Should antitrust laws break up a natural monopoly?

No, and this is the most-tested antitrust idea on the exam. A natural monopoly has economies of scale across all of market demand (EK PRD-3.B.7), so splitting it into smaller firms raises average costs. The better policy is regulating its price.

How is antitrust different from regulating a monopoly's price?

Antitrust restructures the market by breaking up the firm or blocking mergers, while price regulation keeps the monopoly intact but limits what it can charge. Antitrust fits ordinary monopolies; regulation fits natural monopolies where one big firm is genuinely the cheapest producer.

Why do antitrust laws improve efficiency?

A monopoly produces where MR = MC and charges P > MC, which means output is below the allocatively efficient quantity.
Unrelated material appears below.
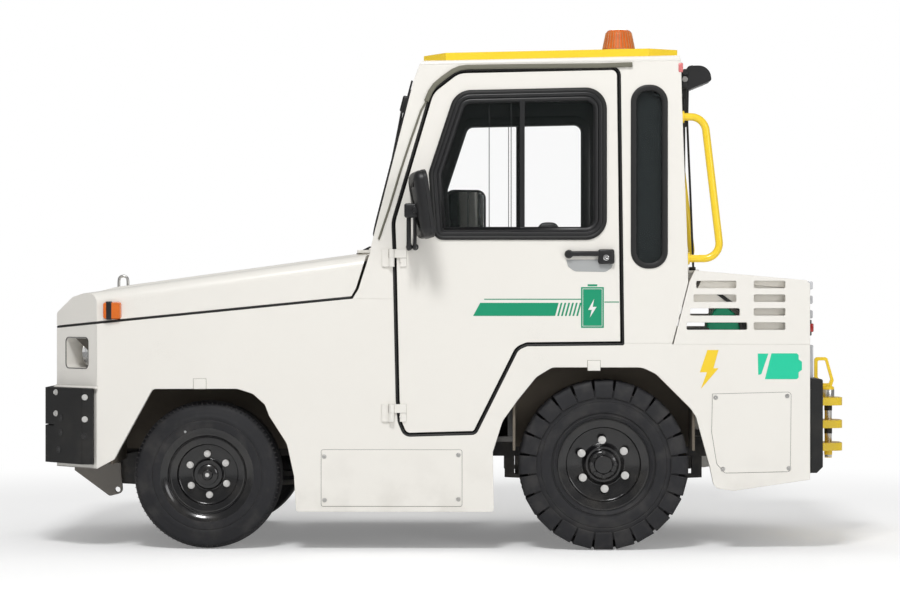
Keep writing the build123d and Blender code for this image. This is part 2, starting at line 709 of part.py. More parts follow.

Restoring competition pushes price toward marginal cost, raises output, and shrinks the deadweight loss triangle.

Does AP Micro test specific antitrust laws like the Sherman Act?

No, you don't need to memorize named laws or court cases for AP Micro. The exam tests the economic logic: why monopolies are inefficient, what breaking one up does to price and output, and why natural monopolies are the exception.